If you want to play with this yourself, you can download the code (and tests!):

normalised_key_dictionary.py

So now we have something that looks and behaves remarkably like a dictionary, but we can use alternative forms of the same key. This simplifies our calling code – we don’t need to worry about normalising keys, or updating multiple values in the dictionary – we use any form of the key, and it’ll do the right thing.

This is a double-edged sword: it can be more convenient, but also more confusing. Because it looks so much like an ordinary dictionary, its behaviour would be surprising if you’re not expecting it to muck around with the keys. I’d be careful about using this in a large, shared codebase.

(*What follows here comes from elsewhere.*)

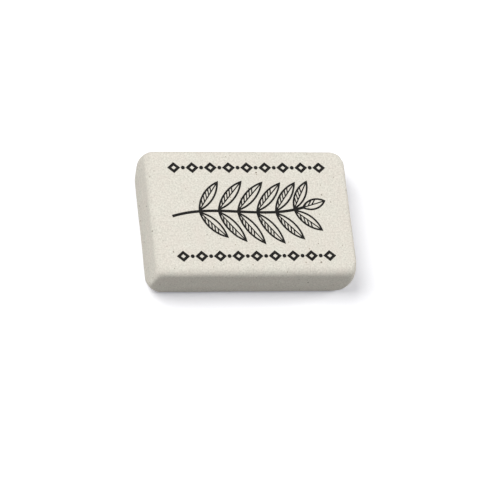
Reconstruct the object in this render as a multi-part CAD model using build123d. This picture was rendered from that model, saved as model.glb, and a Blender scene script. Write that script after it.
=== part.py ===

One interesting use of this approach would be to create a dictionary with unusual key types. Dictionary keys need to be hashable and immutable, which rules out certain types of key – for example, you can’t use a list as a dict key. But you could use a list as a normalised dict key, if you convert it to an immutable tuple first:

regular_dict = {}
regular_dict[['one', 'two']] = 'o'  # TypeError: unhashable type: 'list'

common_letters = NormalisedKeyDictionary(normalise=lambda k: tuple(k))

common_letters[['one', 'two']] = 'o'
common_letters[['two', 'three']] = 't'

common_letters[['one', 'two']]  # 'o'

This could still be confusing, but because lists as keys are illegal in regular Python, it might be more of a clue that this is a special dictionary.

I don’t know if I’ll ever actually use this code, but I’m glad to learn about collections.UserDict (and corresponding classes UserList and UserString). That feels like quite a useful class, and I only found it by writing this post.